From Malekoula, we sailed 40 miles north to Luganville, the jumping-off spot for cruisers headed to Oz. It is the 2nd largest “city” in Vanuatu, and after the village in Banam Bay, it certainly seemed well developed, but it was still very small by American standards. The main street was pretty quaint with lots of cafes, and each of the little grocery stores sold baguettes, indications of the historical French presence here.

guitar I found a home for the second hand guitar that I picked up in NZ

The Americans’ former presence here can be seen as well, although I wouldn’t describe the evidence as quaint. They (or we, as the case may be) used Vanuatu as a landing point for equipment during World War II, and at the end of the war, decided it was cheaper to leave it here than to ship it back to the U.S. More precisely, they drove a million dollars’ worth of trucks, tanks, cranes and miscellaneous equipment out onto a jetty that they then blew up. While Dallas went for a medical investigation yesterday (in response to our cajoling), the rest of us snorkeled the Million Dollar Point and found it to be pretty interesting, although most of the debris is now unrecognizable. We could make out the wheels of a truck, a crane, and two distinct ships that were wrecked there along with tons and tons of what appeared to be scrap metal (part of the jetty?). As unsightly as the whole scene was, there was a healthy crop of colorful coral that had attracted several large schools of fish. The most beautiful sights (more colorful coral, larger fish) were around the ships and could only be seen by free-diving 20′ or so.

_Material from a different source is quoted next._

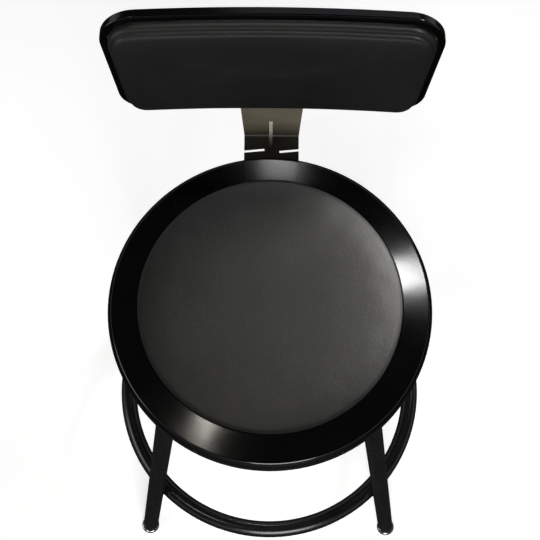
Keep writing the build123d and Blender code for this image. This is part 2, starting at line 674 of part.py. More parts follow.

That depth is not a problem for me anymore, but once I get there, I only have time for a quick glance around before I want to return to the surface.

fish wheels

The snorkeling was the extent of our recreation in Luganville, with the exception of a few evening beers at the resort. Dallas had selected July 6 as our departure-from-Vanuatu date (in keeping with our long-term schedule), so with only two days to prepare for the passage to Oz, we had to get down to business quickly. Quite frankly, it was a little stressful for all of us, and with the discussion of three different crew changes in a period of 48 hours, I started to feel like I was on a reality TV show. A cruising boat really would be ideal for such a show. There is always potential for drama with several people sharing not only a small space but also limited resources (e.g., food, dinghy, stereo). Add to that the fact that we are constantly on the go, far away from the people and places that are familiar to us, and thus relying on each other’s company both on and off the boat, and you have a recipe for some fairly intense interactions and relationships. The five of us represent three different countries and very distinct and different personalities, so it’s a miracle that we’ve been able to create a sense of community in such a short time, albeit not always a fair and balanced one. We are learning that, as with any relationship, communication is the key.

Now that everyone has said their piece and we are back at sea, there’s a very calm atmosphere aboard Pura Vida. Of course that might be because everyone slept for most of the first 24 hours! No one is sick, but the unfamiliar offshore motion seems to have the effect of a rocking chair to a baby. Nevertheless, we made great speed yesterday, knocking off well over 100 miles. Today we are flying the asymmetrical spinnaker for the first time since leaving NZ and moving along at 3-5 knots in 10-20 knots of SE wind.